I hope sincerely they are in love. I think to marry for less than that is just too sad!
So this week end they moved into their new home they have bought together. I picked up the children from my ex’s new abode. Another First. Though I am past the Taurus, it shocked me how impacted I felt when I walked into his house. Part of it was that we had no choice but to sell the family home – my only security was gone. Beyond that painful fact, it’s quite surreal to see things that were once in your own home suddenly intertwined with the objects of someone else. Items you bought your ex are now displayed next to items belonging to his girlfriend. When you co-parent children, there is no escaping that which you really should never have to see. Your ex having a life with someone else.
Clearly I’m yet to meet my happy-ever-after dude. I have a theory that men tend to move on a lot quicker than women. They don’t like to be alone. Women don’t particularly like it either but we tend to take time to lick our wounds, and I for one didn’t really want to jump into another relationship while any wounds were gaping open or festering! No matter how many band aids you apply, people can smell the rot. I needed time to heal, but also to figure out who I was.
I am no longer my 24 year old self that met the Taurus. As awesome as she was, I think my 43-year-old self is sincerely giving her a run for her money! I’m braver, more resilient and I’m a hell of a lot more comfortable in my own skin. As for moving on, I also believe anything worthwhile is worthy of the wait. I keep saying it and it’s true – I’m not going to settle for less than exceptional.
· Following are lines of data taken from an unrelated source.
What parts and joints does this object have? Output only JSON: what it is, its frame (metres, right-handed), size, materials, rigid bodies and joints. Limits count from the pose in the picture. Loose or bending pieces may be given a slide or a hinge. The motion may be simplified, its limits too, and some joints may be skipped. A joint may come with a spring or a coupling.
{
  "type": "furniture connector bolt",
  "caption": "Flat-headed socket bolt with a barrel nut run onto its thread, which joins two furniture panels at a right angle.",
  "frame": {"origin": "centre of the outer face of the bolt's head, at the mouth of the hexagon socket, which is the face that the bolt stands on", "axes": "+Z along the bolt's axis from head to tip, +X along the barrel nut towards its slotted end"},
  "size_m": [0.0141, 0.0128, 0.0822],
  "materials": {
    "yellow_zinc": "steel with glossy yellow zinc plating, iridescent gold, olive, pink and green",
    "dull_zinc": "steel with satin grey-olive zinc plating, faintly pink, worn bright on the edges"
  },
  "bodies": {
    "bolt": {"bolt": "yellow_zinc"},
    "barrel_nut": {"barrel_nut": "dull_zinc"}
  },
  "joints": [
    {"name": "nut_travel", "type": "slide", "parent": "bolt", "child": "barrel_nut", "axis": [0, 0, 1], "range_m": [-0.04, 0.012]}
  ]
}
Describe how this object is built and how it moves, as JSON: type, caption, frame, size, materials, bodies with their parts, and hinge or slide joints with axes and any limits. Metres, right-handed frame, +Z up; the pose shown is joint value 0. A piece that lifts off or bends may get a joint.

I remind myself that one day the Taurus will have to face the same on the flip side. One day he’s going to have to face a whole lot of firsts – seeing me with someone else, that someone else will be sharing the lives of our children and that his ex will one day, with a bit of luck, be living with the guy who was strong to see me for exactly who I am and love me anyway!
In the meantime, my adventures behind the picket fence are not so bad! My response to the Divorce? I packed my bag and headed for a delicious adventure in Venice, Italy! Another brilliant first!